═══ Given data ═══
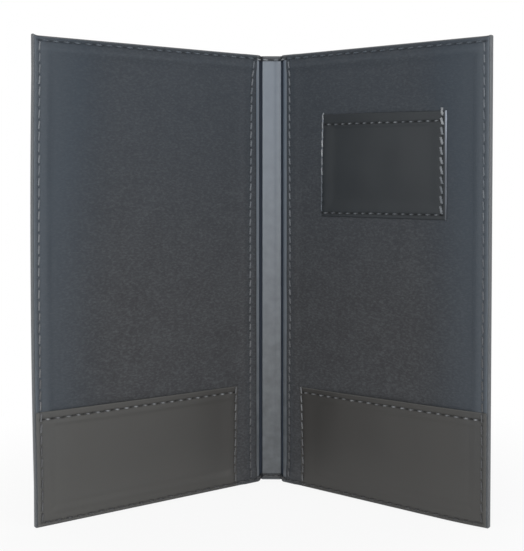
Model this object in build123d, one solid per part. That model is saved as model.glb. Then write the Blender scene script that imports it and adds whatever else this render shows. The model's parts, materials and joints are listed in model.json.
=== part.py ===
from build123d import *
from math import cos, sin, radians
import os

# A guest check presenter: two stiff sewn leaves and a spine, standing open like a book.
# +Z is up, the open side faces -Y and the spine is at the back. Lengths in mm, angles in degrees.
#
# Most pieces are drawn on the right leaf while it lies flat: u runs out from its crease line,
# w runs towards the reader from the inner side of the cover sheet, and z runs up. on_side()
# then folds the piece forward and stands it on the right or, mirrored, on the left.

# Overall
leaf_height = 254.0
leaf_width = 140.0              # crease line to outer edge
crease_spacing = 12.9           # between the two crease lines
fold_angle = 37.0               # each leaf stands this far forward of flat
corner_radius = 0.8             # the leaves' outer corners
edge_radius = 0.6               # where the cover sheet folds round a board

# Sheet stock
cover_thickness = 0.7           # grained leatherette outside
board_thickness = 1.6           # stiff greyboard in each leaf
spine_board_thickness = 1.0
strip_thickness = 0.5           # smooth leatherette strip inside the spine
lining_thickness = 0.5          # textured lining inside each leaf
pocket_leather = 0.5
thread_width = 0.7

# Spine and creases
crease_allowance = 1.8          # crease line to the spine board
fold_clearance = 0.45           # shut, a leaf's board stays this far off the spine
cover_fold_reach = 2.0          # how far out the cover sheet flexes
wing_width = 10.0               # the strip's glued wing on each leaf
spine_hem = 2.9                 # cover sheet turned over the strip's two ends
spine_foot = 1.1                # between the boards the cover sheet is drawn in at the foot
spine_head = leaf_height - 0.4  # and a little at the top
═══
» **Exercise brief**
Go through the listing above and pull out each line containing the word "part".

» **Answer below**
Model this object in build123d, one solid per part. That model is saved as model.glb. Then write the Blender scene script that imports it and adds whatever else this render shows. The model's parts, materials and joints are listed in model.json.
=== part.py ===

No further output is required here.